My youngest son was difficult from the get-go. By kindergarten he was already having problems on the bus and with all authority figures. It is a long story but to bring you up to speed and when I suffered the biggest disappointment was over six years ago now. While sitting in jail and under my influence, he opted to see if the judge would let him go to Teen Challenge, in hopes of getting the help he needed to get his life straightened out. The judge court ordered him there and we were holding our breath thinking that this is it, this kid is finally going to turn things around. Teen Challenge is a twelve-month plus program that I really do believe in because they have proven very successful at helping anyone who is ready to help themselves recover from whatever it is that got them in the program! My son pulled himself out after seven and a half months and it was just like I was socked in the gut. I just knew this was the answer for my guy and that it would bring him back to the Lord and I was devastated. I wanted to throw my arms in the air and tell God that I give up, that’s it and that he is hopelessly lost. I really hope to never revisit this place again.
Let me say that pitfalls like the blocked goal described above can turn into your times of preparation! It can be a time of tilling the hardened soil around the heart. In a Bible study that I did many years ago called “Trials, Don’t Resent them as Intruders” the author, Juanita Purcell said this and it has stuck with me:
“Faith does not grow on a smooth road without obstacles. However, we must view trials as steppingstones—not stumbling blocks. Each trial we pass through should help us climb a little higher and draw us closer to Christ.”
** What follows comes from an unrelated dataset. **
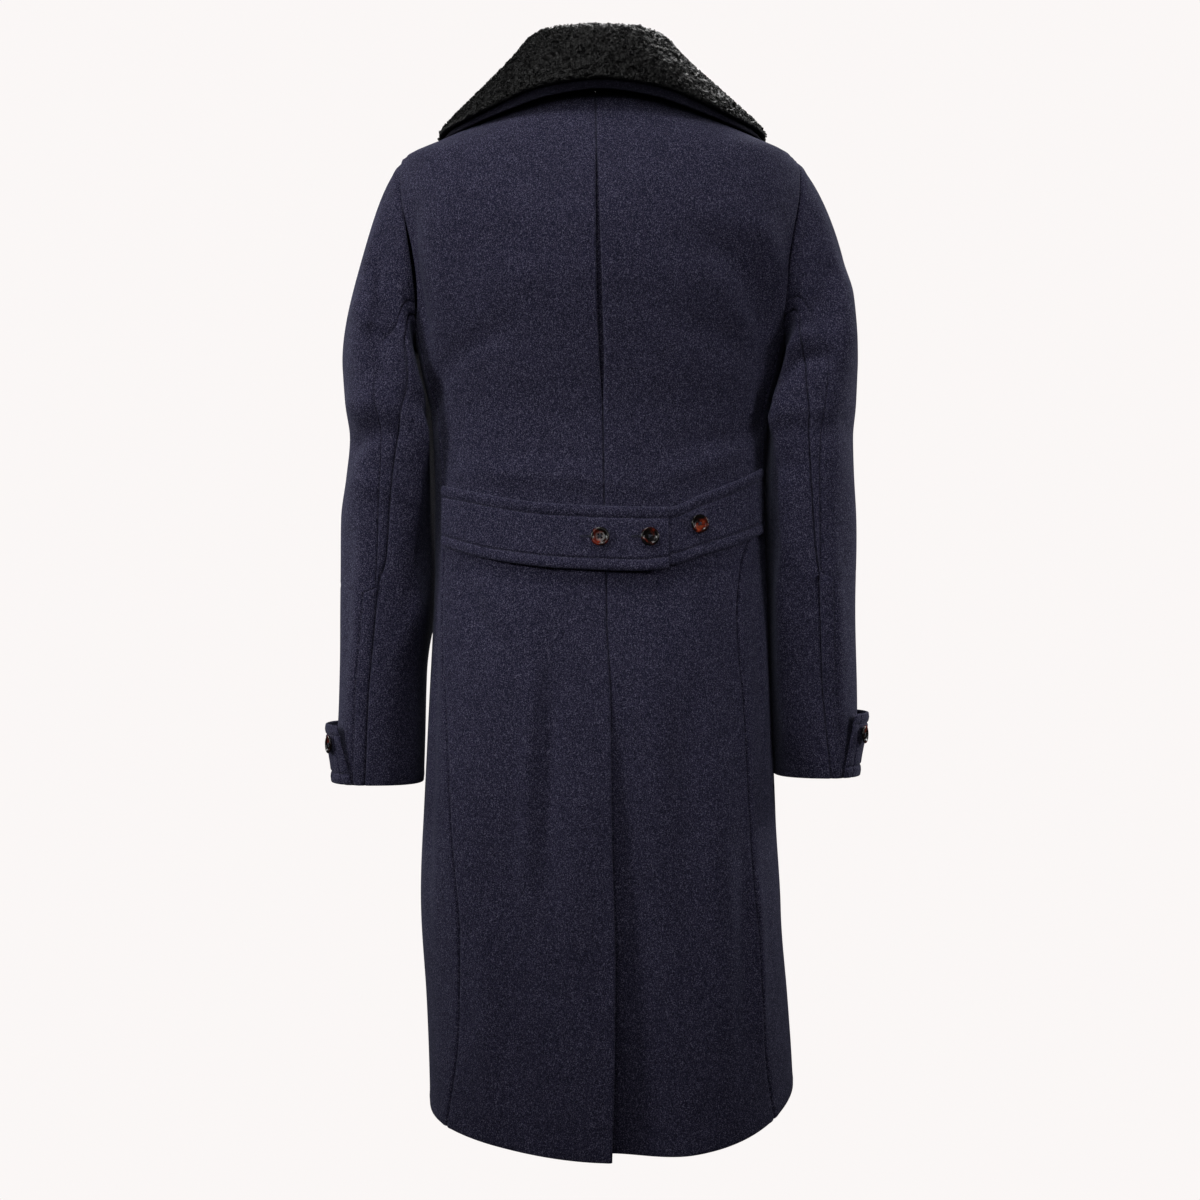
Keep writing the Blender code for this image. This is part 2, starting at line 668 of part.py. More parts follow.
def belt_columns(rows):
    """Columns that fall on those of the back panels, between the ends of a strap."""
    drop = BELT_COLUMN_DROP
    columns = [rows[0].x, rows[-1].x]
    for side in ("left", "right"):
        for i in range(BACK_COLUMNS + 1):
            x = body_surface(drop, back_angle(side, i / BACK_COLUMNS, drop)).x
            if rows[0].x + BELT_COLUMN_CLEAR < x < rows[-1].x - BELT_COLUMN_CLEAR:
                columns.append(x)
    columns.sort()
    return [x for i, x in enumerate(columns) if i == 0 or x - columns[i - 1] > BELT_COLUMN_CLEAR / 2.0]


def lapel_point(side, across, down, lift):
    """A lapel on its front: across 0 at the roll line and 1 at the outer edge, down 0 at the gorge."""
    sign = side_sign(side)
    lowest = LAPEL_LOW[side]
    drop = mix(LAPEL_TOP, lowest, down)
    inner = roll_x(drop) + LAPEL_ROLL_GAP
    if side == "right":
        inner = max(inner, -roll_x(drop) + LAPEL_CLEAR)
    tip_x, tip_drop = LAPEL_TIP
    outer_drop = mix(tip_drop, lowest, down)
    outer = mix(tip_x, -FRONT_EDGE, (outer_drop - tip_drop) / (ROLL_DROP - tip_drop))
    outer = max(outer, inner + LAPEL_LEAST_WIDTH)
    x = mix(inner, outer, across)
    drop = mix(drop, outer_drop, across)
    kink = min(across / LAPEL_KINK, (1.0 - across) / (1.0 - LAPEL_KINK))
    drop -= LAPEL_KINK_LIFT * kink * (1.0 - down)
    lift += front_lift(side, sign * x, drop) + LAPEL_GAP
    return body_point(drop, -angle_at(drop, sign * x), lift)


def cuff_strap_point(side, share, down, lift):
    """A cuff strap: share 0 at its start near the forearm seam and 1 at its slanted end on the back."""
    strap = CUFF_STRAP[side]
    drop = mix(strap.top, strap.bottom, down)
    end = mix(STRAP_END_TOP[side], STRAP_END_LOW[side], down)
    place = mix(STRAP_START, end, share)
    run = 1.0 + (drop - BICEPS) / (CUFF[side] - BICEPS)
    lifted = ease(0.0, STRAP_LIFTED_BY, share) * (1.0 - STRAP_SINK * ease(STRAP_SINKS_FROM, 1.0, share))
    stand_off = strap.stand_off * lifted * (1.0 - ease(0.0, 1.0, down))
    return top_sleeve_point(side, place, run, lift + STRAP_GAP + stand_off)


def spread(count):
    return [i / count for i in range(count + 1)]


def make_material(name):
    colour, roughness = COLOURS[name]
    material = bpy.data.materials.new(name)
    material.use_nodes = True
    shader = material.node_tree.nodes["Principled BSDF"]
    shader.inputs["Base Color"].default_value = colour
    shader.inputs["Roughness"].default_value = roughness
    shader.inputs["Metallic"].default_value = 0.0
    material.diffuse_color = colour
    return material


def add_object(name, mesh, finish):
    mesh.materials.append(make_material(finish))
    thing = bpy.data.objects.new(name, mesh)
    coat.objects.link(thing)
    thing.parent = origin
    return thing


def add_cloth(name, finish, columns, rows, point, thickness, inner_lift=None):
    """A closed sheet: its face at the given points, and its other side one thickness in along the normal."""
    inner_lift = -thickness if inner_lift is None else inner_lift
    build = bmesh.new()
    faces = []
    for lift in (inner_lift + thickness, inner_lift):
        grid = [[build.verts.new(point(c, r, lift)) for r in rows] for c in columns]
        for i in range(len(columns) - 1):
            for j in range(len(rows) - 1):
                faces.append((grid[i][j], grid[i + 1][j], grid[i + 1][j + 1], grid[i][j + 1]))
        rim = [*grid[0]]
        rim += [column[-1] for column in grid[1:]]
        rim += grid[-1][-2::-1]
        rim += [column[0] for column in grid[-2:0:-1]]
        if lift != inner_lift:
            face_rim = rim
    for i in range(len(rim)):
        after = (i + 1) % len(rim)
        faces.append((face_rim[i], face_rim[after], rim[after], rim[i]))
    for corners in faces:
        build.faces.new(corners)
    bmesh.ops.recalc_face_normals(build, faces=build.faces)
    mesh = bpy.data.meshes.new(name)
    build.to_mesh(mesh)
    build.free()
    mesh.shade_smooth()
    mesh.set_sharp_from_angle(angle=math.radians(SHARP_DEG))
    return add_object(name, mesh, finish)


def add_button(name, centre, normal):
    """A dished button, turned from its profile, standing on its thread shank."""
    mesh = bpy.data.meshes.new(name)
    points = [(radius, 0.0, height) for radius, height in BUTTON_PROFILE]
    mesh.from_pydata(points, [(i, i + 1) for i in range(len(points) - 1)], [])
    button = add_object(name, mesh, "button")
    turned = button.modifiers.new("turned", "SCREW")
    turned.steps = BUTTON_SIDES
    turned.render_steps = BUTTON_SIDES
    turned.use_merge_vertices = True
    turned.merge_threshold = 0.00001
    button.location = centre + normal * SEAM_GAP
    button.rotation_mode = "QUATERNION"
    button.rotation_quaternion = Vector((0.0, 0.0, 1.0)).rotation_difference(normal)


def face_normal(point):
    """The normal of a sheet, from its own points and the same points moved out."""
    return (point(0.001) - point(0.0)).normalized()


def make_body():
    rows = panel_drops()
    side_rows = [0, *LOWER_DROPS]
    for side in ("left", "right"):
        add_cloth(
            "back_" + side, "wool", spread(BACK_COLUMNS), rows,
            lambda u, r, lift, side=side: back_point(side, u, r, lift), WOOL,
        )
        add_cloth(
            "front_" + side, "wool", spread(FRONT_COLUMNS), rows,
            lambda u, r, lift, side=side: front_point(side, u, r, lift), WOOL,
        )
        add_cloth(
            "side_" + side, "wool", side_columns(), side_rows,
            lambda u, r, lift, side=side: side_point(side, u, r, lift), WOOL,
        )
        add_cloth(
            "lapel_" + side, "wool", spread(LAPEL_COLUMNS), spread(LAPEL_ROWS),
            lambda u, r, lift, side=side: lapel_point(side, u, r, lift), WOOL, inner_lift=0.0,
        )


def make_pleat():
    """The cloth behind the slit between the shoulders."""
    def point(across, drop, lift):
        x = along(BACK_LINES, "centre", drop) + across
        return body_point(drop, angle_at(drop, x), lift - WOOL - PLEAT_GAP)

    drops = [drop for drop in panel_drops() if PLEAT_TOP < drop < PLEAT_LOW]
    add_cloth("pleat_underlay", "wool", PLEAT_COLUMNS, drops, point, WOOL)


def make_sleeves():
    join = math.degrees(join_turn())
    front_half = [-turn / BACK_TURNS[-1] for turn in reversed(BACK_TURNS[1:])]
    top_columns = front_half + [turn / join for turn in (*BACK_TURNS, join)]
    for side in ("left", "right"):
        add_cloth(
            "sleeve_top_" + side, "wool", top_columns, sleeve_runs(side),
            lambda u, r, lift, side=side: top_sleeve_point(side, u, r, lift), WOOL,
        )
        add_cloth(
            "sleeve_under_" + side, "wool", under_sleeve_columns(), sleeve_runs(side),
            lambda u, r, lift, side=side: under_sleeve_point(side, u, r, lift), WOOL,
        )


def make_collar():
    stations = collar_stations()
    columns = [-1.0 + 2.0 * share for share in spread(COLLAR_COLUMNS)]

    def wool(at, v, lift):
        return collar_point(stations, at, v, lift)

    def fur(at, v, lift):
        depth = mix(FUR_EDGE, FUR, ease(0.0, FUR_THINS_OVER, FUR_END - v)) / FUR
        return collar_point(stations, at, v, WOOL + SEAM_GAP + lift * depth)

    add_cloth("under_collar", "wool", columns, (*COLLAR_ROWS, 0.93, 1.0), wool, WOOL, inner_lift=0.0)
    add_cloth("collar_fur", "fur", columns, (*COLLAR_ROWS, FUR_END), fur, FUR, inner_lift=0.0)


def make_belt():
    for side, rows in (("left", BELT_LEFT), ("right", BELT_RIGHT)):
        add_cloth(
            "half_belt_" + side, "wool", belt_columns(rows), (0.0, 0.5, 1.0),
            lambda x, down, lift, side=side, rows=rows: belt_point(side, rows, x, down, lift),
            BELT_WOOL, inner_lift=0.0,
        )
    for i, (x, drop, side) in enumerate(BELT_BUTTONS):
        def place(lift, x=x, drop=drop, side=side):
            return body_point(drop, angle_at(drop, x), belt_lift(side, x) + BELT_WOOL + lift)

        add_button(f"belt_button_{i + 1}", place(0.0), face_normal(place))


def make_cuffs():
    for side in ("left", "right"):
        add_cloth(
            "cuff_strap_" + side, "wool", spread(STRAP_COLUMNS), STRAP_ROWS,
            lambda u, r, lift, side=side: cuff_strap_point(side, u, r, lift), WOOL, inner_lift=0.0,
        )
        share = (STRAP_BUTTON_AT[side] - STRAP_START) / (STRAP_END_TOP[side] - STRAP_START)

        def place(lift, side=side, share=share):
            return cuff_strap_point(side, share, STRAP_BUTTON_DOWN, WOOL + lift)

        add_button("cuff_button_" + side, place(0.0), face_normal(place))


def make_front_buttons():
    for i, x in enumerate(FRONT_BUTTON_X):
        for j, drop in enumerate(FRONT_BUTTON_DROPS):
            def place(lift, x=x, drop=drop):
                return body_point(drop, -angle_at(drop, x), front_lift("left", x, drop) + lift)

            add_button(f"front_button_{i + 1}_{j + 1}", place(0.0), face_normal(place))


for old in list(bpy.data.objects):
    bpy.data.objects.remove(old, do_unlink=True)
coat = bpy.data.collections.new("military_greatcoat")
bpy.context.scene.collection.children.link(coat)
origin = bpy.data.objects.new("neck_centre", None)
coat.objects.link(origin)
make_body()
make_pleat()
make_sleeves()
make_collar()
make_belt()
make_cuffs()
make_front_buttons()
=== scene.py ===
import math
from functools import partial

import bpy
import numpy as np
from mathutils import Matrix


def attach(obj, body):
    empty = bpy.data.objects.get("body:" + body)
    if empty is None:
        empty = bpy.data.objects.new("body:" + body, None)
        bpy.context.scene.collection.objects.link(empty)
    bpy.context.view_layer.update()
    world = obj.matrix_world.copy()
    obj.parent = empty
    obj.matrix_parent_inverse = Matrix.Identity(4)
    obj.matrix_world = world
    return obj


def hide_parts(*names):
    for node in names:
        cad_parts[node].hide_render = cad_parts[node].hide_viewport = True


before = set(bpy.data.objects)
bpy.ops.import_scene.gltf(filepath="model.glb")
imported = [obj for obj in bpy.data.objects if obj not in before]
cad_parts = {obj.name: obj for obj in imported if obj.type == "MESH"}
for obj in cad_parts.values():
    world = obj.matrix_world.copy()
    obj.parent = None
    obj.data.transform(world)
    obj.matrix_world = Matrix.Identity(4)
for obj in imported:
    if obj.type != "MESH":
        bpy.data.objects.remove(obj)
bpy.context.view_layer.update()  # metres, +Z up, the coat faces -Y and the wearer's left is +X
scene = bpy.context.scene
sides = ("left", "right")
sign = {"left": 1.0, "right": -1.0}


# Reading the cutting tables
def table(names, *rows):  # lengths in millimetres become metres; a star marks degrees and shares, which stay
    return {
        name.strip("*"): np.array(column, float) / (1 if "*" in name else 1000)
        for name, column in zip(names.split(), zip(*rows))
    }


def hermite(start, end, leave, arrive, t):
    square = t * t
    cube = square * t
    return (
        start * (2 * cube - 3 * square + 1)
        + leave * (cube - 2 * square + t)
        + end * (3 * square - 2 * cube)
        + arrive * (cube - square)
    )


def along(rows, column, at):  # a smooth curve through one column that never passes the values it joins
    places = next(iter(rows.values()))
    values = rows[column]
    steps = np.diff(values) / np.diff(places)
    slopes = np.concatenate([steps[:1], np.zeros(len(steps) - 1), steps[-1:]])
    same = steps[:-1] * steps[1:] > 0
    slopes[1:-1][same] = (2 * steps[:-1] * steps[1:])[same] / (steps[:-1] + steps[1:])[same]
    at = np.clip(at, places[0], places[-1])
    i = np.clip(np.searchsorted(places, at, side="right") - 1, 0, len(places) - 2)
    span = places[i + 1] - places[i]
    return hermite(values[i], values[i + 1], slopes[i] * span, slopes[i + 1] * span, (at - places[i]) / span)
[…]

We all have dreams that have been soured. And my prodigal’s situation is a perfect example of obvious disappointment. It is situations like this that the enemy uses us to render us hopeless! When we are in a hopeless mode it can lead to depression and depression is many times anger turned inward, a blocked goal. The plan didn’t develop the way that I thought it should have or would have if only…He had taken the road I knew would bring healing to his wounded spirit. What I found though, was that this was a lesson for me. You see God wanted me to know Who was in charge. And it wasn’t me!
I am very grateful for an amazing little group of people who I pray with almost every week and we have met for going on eleven years. They are my prayer partners and accountability group and I thank God for them often. They played a big role in helping me to get back to believing that God would make a way where there seems to be no way. For a good couple of months it was like I was numb. With their tough love and words of encouragement I soon found myself back on the journey of faith. It is certainly easy to see how I could have continued on the downward spiral of unbelief and become very bitter and angry. I could have missed out on walking in my kingdom purpose.
Faith is where I need to rest when it comes to my goals being prohibited.
Hebrews 11:1 (NKJ)
“Now faith is the substance of things hoped for, the evidence of things not seen.”
Do I trust God with the unknown? Can I trust Him when circumstances take a different path than I anticipated? Will I be able to admit that I am not in control and that there is Someone much greater and more trustworthy than I could ever be? Who knows the beginning and the end and what is best?
Father, I am so guilty of trying to step in and take charge but then so disappointed when my way didn’t quite turn out as I expected. What I need to do is take a deep breath and then open the Word and look at the many times You were faithful to those whom You called Your own. Faithful even when they didn’t deserve Your favor but Your judgement. It is rock solid truth that all things work together for good to those who love God, to those who are the called according to His purpose. Right now I am choosing to trust in You.
Amen Jeannie! We learn to embrace as He reveals and then the freedom comes through our healing! I would endure the pain all over again because it is where He has worked deep in setting me free. So disappointments and a sovereign God do oppose one another! Oh the journey is sure interesting. Appreciate your insight Jeannie!
Thank you so much for writing this. My husband and I have recently been where you were- and I too found myself doubting God- really doubting- for maybe one of the first times ever in my life. I couldn’t understand how He could let these things occur – or NOT occur is more like it, as we weren’t seeing the answers to prayer about our sons that we were hoping for. I have to say, having come out on the other side of it, if I hadn’t doubted God so strongly, He wouldn’t have been able to rescue me so completely and surely. My faith is actually stronger after the “break” than it was before. Circumstances haven’t changed, and as parents we are still concerned, but we too saw that the lesson in it all was for US – our boys are perfectly content and not struggling with any off the issues we think they should be struggling with! (they are good kids-just not as spiritually minded as we would have hoped/liked). So- I can completely relate to what you wrote. Thank you. Helps to know I’m not alone!